▸ **TASK PROMPT**
Restate the span of lines that starts with the line containing "attach(piece, body)" and ends with the line containing "hide_parts(replaced)", word for word, including both, with nothing else.

▸ **GIVEN MATERIAL**
━━━━━━━━
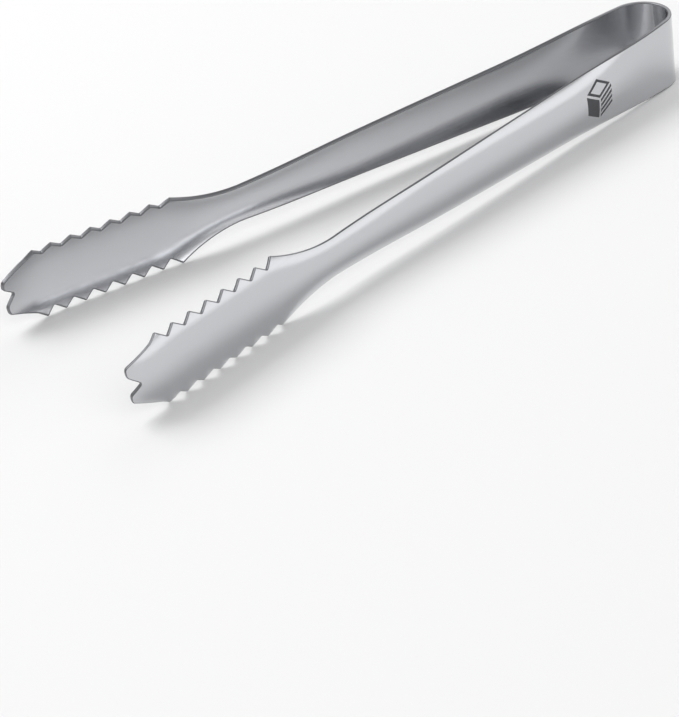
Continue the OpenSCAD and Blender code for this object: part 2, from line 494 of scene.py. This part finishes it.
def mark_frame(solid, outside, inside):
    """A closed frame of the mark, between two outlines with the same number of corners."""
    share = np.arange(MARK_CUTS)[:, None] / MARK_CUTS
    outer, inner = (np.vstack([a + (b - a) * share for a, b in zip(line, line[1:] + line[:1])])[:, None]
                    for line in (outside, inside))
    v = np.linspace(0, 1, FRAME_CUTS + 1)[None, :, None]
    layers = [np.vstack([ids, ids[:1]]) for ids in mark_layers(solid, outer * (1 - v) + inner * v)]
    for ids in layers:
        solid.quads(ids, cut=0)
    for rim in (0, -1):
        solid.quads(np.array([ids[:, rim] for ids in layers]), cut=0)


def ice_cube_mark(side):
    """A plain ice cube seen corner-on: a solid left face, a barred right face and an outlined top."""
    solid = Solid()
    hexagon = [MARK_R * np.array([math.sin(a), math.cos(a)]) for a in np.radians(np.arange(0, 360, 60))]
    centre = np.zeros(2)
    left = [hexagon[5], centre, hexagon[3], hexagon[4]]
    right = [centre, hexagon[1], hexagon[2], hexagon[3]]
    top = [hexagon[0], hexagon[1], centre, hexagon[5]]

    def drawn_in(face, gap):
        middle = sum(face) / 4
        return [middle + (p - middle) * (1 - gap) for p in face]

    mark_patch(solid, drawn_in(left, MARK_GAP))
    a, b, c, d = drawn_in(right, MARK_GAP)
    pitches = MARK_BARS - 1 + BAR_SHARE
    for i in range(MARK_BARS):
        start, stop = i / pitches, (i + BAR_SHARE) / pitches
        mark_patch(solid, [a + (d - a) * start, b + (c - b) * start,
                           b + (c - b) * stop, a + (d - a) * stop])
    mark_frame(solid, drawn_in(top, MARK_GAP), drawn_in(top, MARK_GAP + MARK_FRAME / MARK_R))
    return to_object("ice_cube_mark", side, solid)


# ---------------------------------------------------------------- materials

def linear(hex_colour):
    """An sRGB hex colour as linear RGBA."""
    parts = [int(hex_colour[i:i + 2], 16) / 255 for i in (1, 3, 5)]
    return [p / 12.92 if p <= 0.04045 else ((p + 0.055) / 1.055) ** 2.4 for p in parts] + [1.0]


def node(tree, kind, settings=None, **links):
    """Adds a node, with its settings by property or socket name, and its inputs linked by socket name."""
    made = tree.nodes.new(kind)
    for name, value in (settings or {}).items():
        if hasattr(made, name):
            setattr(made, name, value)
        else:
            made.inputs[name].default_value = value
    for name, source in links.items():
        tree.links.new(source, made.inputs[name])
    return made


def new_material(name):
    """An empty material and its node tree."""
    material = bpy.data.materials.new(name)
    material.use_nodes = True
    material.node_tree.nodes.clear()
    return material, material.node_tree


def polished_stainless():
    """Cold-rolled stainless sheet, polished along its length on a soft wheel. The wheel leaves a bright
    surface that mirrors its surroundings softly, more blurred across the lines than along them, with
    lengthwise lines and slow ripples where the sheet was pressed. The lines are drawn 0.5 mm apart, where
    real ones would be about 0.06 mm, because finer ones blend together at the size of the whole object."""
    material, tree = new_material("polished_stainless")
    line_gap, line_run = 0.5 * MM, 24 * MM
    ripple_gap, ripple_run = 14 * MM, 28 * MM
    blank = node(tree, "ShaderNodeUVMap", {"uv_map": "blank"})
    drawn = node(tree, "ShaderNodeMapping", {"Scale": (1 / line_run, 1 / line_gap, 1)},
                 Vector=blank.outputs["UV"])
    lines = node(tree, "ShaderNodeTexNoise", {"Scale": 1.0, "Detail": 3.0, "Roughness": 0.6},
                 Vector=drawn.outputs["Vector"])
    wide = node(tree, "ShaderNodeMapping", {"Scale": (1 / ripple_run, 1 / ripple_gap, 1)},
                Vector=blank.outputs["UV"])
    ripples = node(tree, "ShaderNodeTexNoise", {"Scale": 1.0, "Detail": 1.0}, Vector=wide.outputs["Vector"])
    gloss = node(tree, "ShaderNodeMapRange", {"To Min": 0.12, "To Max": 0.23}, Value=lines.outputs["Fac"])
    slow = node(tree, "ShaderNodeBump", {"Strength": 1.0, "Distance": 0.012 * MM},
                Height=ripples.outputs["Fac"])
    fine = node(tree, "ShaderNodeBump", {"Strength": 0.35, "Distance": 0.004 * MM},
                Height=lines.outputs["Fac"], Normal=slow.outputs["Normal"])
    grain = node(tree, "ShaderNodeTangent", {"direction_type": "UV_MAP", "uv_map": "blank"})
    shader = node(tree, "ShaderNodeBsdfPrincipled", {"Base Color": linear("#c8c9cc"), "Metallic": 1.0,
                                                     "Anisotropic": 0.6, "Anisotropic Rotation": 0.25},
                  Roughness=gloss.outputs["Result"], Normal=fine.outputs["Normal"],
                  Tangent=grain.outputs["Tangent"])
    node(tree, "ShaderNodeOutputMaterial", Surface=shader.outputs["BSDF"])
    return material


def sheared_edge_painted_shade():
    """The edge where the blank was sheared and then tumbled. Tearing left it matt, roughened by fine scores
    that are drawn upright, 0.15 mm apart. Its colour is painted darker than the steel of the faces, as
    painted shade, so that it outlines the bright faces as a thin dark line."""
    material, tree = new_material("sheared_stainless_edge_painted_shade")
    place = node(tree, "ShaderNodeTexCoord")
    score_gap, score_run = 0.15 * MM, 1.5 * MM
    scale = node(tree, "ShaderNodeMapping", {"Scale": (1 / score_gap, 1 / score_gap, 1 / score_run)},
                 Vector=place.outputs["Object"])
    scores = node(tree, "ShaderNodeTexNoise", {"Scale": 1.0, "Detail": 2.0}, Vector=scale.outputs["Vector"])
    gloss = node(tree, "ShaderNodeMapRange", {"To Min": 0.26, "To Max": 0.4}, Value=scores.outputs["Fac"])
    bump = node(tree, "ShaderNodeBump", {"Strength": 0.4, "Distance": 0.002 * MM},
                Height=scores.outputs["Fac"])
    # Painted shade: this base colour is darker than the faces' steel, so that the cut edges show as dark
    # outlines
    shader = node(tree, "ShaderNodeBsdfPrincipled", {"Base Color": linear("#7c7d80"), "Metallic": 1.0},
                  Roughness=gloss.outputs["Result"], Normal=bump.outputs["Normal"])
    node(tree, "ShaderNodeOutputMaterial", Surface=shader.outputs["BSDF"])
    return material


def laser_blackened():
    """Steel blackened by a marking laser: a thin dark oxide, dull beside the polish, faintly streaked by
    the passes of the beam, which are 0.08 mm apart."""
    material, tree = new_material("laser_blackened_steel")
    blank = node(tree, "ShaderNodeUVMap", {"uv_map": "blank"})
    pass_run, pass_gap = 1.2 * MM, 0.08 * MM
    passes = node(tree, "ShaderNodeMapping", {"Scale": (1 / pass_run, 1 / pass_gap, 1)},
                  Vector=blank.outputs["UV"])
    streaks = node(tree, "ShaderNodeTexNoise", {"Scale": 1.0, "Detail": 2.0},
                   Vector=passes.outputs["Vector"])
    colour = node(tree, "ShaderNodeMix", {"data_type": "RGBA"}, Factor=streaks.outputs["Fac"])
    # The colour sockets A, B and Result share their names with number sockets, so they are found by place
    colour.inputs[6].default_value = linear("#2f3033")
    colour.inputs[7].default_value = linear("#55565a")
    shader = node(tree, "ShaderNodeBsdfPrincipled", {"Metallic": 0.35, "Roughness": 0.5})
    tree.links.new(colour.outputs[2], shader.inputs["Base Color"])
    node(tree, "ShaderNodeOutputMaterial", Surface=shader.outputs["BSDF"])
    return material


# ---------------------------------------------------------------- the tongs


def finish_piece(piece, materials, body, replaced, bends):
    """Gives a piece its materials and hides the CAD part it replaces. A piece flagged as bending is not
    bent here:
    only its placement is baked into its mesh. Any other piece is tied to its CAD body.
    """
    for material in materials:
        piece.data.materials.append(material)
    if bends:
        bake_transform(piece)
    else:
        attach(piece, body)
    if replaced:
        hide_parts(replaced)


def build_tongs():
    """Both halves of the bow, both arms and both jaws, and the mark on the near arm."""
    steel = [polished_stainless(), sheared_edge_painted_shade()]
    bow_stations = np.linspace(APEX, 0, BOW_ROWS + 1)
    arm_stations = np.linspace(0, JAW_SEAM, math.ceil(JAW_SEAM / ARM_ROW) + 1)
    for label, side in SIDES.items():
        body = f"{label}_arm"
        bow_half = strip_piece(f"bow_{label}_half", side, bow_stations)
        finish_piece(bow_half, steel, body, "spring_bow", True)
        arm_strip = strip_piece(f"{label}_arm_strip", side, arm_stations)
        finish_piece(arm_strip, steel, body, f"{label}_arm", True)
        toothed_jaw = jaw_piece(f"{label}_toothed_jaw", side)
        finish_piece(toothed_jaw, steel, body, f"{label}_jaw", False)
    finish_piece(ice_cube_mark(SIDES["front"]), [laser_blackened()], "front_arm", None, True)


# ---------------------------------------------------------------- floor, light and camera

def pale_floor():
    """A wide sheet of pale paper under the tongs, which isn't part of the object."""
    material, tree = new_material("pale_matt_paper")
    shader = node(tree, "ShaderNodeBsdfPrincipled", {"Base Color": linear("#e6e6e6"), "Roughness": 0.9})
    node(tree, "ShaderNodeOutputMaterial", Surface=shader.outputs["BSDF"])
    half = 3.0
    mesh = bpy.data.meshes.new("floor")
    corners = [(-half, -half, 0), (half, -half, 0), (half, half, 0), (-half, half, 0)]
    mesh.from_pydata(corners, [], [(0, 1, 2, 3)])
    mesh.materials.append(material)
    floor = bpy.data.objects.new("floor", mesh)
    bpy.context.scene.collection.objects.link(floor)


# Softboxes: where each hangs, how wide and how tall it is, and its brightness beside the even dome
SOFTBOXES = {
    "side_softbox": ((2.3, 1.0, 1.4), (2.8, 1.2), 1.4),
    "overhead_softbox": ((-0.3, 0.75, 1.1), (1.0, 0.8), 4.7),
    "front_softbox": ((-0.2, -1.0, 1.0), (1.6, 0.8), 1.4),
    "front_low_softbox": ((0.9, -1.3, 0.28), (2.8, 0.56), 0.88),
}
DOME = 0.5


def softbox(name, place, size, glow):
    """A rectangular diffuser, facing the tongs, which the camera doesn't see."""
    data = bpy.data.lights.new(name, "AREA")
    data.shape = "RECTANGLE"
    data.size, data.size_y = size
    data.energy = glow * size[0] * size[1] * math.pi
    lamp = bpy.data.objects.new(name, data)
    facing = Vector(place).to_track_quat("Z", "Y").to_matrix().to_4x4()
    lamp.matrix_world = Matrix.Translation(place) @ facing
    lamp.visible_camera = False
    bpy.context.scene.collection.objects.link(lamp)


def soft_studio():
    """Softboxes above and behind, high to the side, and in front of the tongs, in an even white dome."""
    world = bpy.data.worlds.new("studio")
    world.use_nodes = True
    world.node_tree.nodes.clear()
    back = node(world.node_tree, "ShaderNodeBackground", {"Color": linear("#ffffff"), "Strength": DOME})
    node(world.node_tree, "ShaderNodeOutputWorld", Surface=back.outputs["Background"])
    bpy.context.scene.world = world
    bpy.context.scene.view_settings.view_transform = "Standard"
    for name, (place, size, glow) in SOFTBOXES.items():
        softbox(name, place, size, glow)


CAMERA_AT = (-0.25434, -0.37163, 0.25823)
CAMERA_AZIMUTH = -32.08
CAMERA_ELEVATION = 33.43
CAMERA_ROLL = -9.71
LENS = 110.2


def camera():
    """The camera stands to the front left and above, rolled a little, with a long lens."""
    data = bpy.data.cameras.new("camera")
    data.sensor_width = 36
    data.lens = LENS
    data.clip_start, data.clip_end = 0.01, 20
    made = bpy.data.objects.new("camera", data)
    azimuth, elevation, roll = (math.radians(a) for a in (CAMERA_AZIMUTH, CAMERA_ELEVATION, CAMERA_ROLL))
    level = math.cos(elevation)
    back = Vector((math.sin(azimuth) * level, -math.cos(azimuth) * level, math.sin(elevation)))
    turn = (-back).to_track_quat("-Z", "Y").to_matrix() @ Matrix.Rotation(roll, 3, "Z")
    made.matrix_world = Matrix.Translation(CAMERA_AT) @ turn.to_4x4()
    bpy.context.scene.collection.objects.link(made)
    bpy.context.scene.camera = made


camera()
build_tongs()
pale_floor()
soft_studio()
━━━━━━━━
▸ **TASK OUTPUT**
        attach(piece, body)
    if replaced:
        hide_parts(replaced)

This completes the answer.